» **GIVEN EXERCISE**:
Will you repeat only the lines beginning at the one that mentions "[0, CONTROL_Y, 0]);" and ending at the one that mentions "before = set(bpy.data.objects)", both of them included, exactly?

===== DATA PROVIDED =====

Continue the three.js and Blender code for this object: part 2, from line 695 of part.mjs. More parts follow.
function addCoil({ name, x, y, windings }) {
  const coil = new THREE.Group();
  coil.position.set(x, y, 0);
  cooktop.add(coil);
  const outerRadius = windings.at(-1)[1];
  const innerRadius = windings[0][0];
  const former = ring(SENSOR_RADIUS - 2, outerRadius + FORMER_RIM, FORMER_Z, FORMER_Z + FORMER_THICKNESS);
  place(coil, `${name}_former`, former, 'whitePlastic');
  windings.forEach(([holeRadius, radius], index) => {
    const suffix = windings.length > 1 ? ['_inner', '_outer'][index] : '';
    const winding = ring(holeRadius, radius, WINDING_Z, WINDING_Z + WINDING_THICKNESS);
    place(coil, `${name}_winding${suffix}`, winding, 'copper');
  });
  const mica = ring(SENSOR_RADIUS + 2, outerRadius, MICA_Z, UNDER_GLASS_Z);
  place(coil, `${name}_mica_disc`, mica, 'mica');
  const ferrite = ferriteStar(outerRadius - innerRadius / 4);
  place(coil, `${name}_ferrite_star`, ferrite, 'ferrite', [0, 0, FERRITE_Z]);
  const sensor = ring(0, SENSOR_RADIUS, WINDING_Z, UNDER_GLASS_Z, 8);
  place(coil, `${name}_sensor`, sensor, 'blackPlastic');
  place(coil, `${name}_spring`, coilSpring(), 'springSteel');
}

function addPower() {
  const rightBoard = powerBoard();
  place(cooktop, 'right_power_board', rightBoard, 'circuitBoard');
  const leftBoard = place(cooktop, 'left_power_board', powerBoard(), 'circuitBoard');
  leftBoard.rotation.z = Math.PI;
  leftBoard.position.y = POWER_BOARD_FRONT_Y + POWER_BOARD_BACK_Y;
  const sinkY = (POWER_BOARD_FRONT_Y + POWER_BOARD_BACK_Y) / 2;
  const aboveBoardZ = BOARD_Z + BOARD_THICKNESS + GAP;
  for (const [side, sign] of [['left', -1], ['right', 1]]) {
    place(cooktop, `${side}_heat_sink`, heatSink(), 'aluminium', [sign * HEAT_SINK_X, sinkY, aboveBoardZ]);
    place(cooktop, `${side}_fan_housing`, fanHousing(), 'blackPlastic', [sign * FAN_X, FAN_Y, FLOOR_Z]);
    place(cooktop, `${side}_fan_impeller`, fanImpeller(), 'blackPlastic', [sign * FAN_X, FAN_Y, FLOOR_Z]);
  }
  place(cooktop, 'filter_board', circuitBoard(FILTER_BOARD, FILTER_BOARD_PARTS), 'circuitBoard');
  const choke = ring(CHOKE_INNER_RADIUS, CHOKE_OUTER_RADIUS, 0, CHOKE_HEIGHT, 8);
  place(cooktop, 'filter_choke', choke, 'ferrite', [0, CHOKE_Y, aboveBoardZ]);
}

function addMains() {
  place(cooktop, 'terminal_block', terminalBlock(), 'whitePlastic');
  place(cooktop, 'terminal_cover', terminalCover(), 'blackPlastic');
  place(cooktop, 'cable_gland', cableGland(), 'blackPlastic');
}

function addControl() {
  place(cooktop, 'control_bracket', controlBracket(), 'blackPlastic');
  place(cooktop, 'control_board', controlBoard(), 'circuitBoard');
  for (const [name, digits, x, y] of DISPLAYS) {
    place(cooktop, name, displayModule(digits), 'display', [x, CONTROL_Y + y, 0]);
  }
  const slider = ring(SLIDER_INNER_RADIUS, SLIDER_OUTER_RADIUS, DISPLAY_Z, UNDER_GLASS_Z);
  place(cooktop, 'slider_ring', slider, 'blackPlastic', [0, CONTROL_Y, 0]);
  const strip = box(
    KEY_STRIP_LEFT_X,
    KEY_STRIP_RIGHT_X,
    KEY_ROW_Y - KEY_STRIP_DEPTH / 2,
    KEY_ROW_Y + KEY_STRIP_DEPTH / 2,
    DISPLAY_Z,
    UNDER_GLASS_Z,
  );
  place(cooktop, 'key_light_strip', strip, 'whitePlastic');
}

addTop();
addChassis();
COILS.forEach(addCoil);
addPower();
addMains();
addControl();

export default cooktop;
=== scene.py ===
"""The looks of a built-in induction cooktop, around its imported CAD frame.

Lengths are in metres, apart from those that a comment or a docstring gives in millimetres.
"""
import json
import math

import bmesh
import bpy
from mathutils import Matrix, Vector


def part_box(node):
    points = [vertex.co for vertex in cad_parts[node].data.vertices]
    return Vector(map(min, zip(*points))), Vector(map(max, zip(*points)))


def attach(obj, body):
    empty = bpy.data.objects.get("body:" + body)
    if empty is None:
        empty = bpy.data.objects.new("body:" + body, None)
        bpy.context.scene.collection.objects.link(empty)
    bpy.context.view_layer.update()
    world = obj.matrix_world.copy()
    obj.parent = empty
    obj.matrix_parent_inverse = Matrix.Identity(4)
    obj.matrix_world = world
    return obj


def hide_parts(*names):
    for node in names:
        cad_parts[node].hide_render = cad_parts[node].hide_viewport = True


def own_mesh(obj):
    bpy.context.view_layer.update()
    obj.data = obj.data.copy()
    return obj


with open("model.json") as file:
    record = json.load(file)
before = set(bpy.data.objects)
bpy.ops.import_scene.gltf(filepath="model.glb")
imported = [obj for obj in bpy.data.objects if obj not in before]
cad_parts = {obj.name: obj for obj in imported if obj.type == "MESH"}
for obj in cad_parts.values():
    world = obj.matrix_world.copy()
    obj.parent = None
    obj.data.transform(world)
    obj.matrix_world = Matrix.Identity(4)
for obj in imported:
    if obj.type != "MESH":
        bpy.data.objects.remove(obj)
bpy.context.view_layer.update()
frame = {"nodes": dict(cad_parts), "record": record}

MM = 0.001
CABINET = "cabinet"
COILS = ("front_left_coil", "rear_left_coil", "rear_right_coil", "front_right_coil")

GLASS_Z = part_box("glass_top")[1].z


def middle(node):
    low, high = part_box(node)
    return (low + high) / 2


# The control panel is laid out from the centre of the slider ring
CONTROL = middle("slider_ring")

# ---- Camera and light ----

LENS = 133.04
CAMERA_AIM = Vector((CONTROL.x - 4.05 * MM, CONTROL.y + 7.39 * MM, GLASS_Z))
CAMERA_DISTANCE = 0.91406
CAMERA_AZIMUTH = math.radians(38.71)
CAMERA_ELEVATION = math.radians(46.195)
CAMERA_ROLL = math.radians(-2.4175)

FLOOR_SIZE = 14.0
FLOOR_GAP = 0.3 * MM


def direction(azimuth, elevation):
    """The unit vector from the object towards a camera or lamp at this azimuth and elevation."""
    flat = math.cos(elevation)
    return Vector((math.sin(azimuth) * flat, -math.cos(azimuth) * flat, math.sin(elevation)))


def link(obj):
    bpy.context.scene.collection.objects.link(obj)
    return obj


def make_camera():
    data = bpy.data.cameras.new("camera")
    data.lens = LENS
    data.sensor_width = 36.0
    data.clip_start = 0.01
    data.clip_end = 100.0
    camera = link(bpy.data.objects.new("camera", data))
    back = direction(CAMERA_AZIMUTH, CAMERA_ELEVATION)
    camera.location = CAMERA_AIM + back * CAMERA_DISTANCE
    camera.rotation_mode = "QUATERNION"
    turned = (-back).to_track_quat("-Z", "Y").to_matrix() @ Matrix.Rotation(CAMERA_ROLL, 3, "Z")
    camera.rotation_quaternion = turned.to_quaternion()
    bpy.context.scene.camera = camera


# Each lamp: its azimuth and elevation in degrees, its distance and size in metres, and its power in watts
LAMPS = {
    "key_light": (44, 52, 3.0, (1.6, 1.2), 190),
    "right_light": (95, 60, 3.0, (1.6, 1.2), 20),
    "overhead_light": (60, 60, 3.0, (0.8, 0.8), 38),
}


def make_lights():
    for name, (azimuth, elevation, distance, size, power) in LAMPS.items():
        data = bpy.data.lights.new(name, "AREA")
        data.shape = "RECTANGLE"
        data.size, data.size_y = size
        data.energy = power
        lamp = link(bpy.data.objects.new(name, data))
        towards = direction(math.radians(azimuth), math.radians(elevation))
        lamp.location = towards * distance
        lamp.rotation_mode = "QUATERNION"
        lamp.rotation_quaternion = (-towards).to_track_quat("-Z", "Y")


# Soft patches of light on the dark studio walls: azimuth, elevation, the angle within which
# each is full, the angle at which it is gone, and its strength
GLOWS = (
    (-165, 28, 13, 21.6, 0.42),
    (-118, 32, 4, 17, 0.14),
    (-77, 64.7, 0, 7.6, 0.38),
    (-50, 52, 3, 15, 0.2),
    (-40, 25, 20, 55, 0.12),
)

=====

» **SOLUTION FOR THIS TASK**:
  place(cooktop, 'slider_ring', slider, 'blackPlastic', [0, CONTROL_Y, 0]);
  const strip = box(
    KEY_STRIP_LEFT_X,
    KEY_STRIP_RIGHT_X,
    KEY_ROW_Y - KEY_STRIP_DEPTH / 2,
    KEY_ROW_Y + KEY_STRIP_DEPTH / 2,
    DISPLAY_Z,
    UNDER_GLASS_Z,
  );
  place(cooktop, 'key_light_strip', strip, 'whitePlastic');
}

addTop();
addChassis();
COILS.forEach(addCoil);
addPower();
addMains();
addControl();

export default cooktop;
=== scene.py ===
"""The looks of a built-in induction cooktop, around its imported CAD frame.

Lengths are in metres, apart from those that a comment or a docstring gives in millimetres.
"""
import json
import math

import bmesh
import bpy
from mathutils import Matrix, Vector


def part_box(node):
    points = [vertex.co for vertex in cad_parts[node].data.vertices]
    return Vector(map(min, zip(*points))), Vector(map(max, zip(*points)))


def attach(obj, body):
    empty = bpy.data.objects.get("body:" + body)
    if empty is None:
        empty = bpy.data.objects.new("body:" + body, None)
        bpy.context.scene.collection.objects.link(empty)
    bpy.context.view_layer.update()
    world = obj.matrix_world.copy()
    obj.parent = empty
    obj.matrix_parent_inverse = Matrix.Identity(4)
    obj.matrix_world = world
    return obj


def hide_parts(*names):
    for node in names:
        cad_parts[node].hide_render = cad_parts[node].hide_viewport = True


def own_mesh(obj):
    bpy.context.view_layer.update()
    obj.data = obj.data.copy()
    return obj


with open("model.json") as file:
    record = json.load(file)
before = set(bpy.data.objects)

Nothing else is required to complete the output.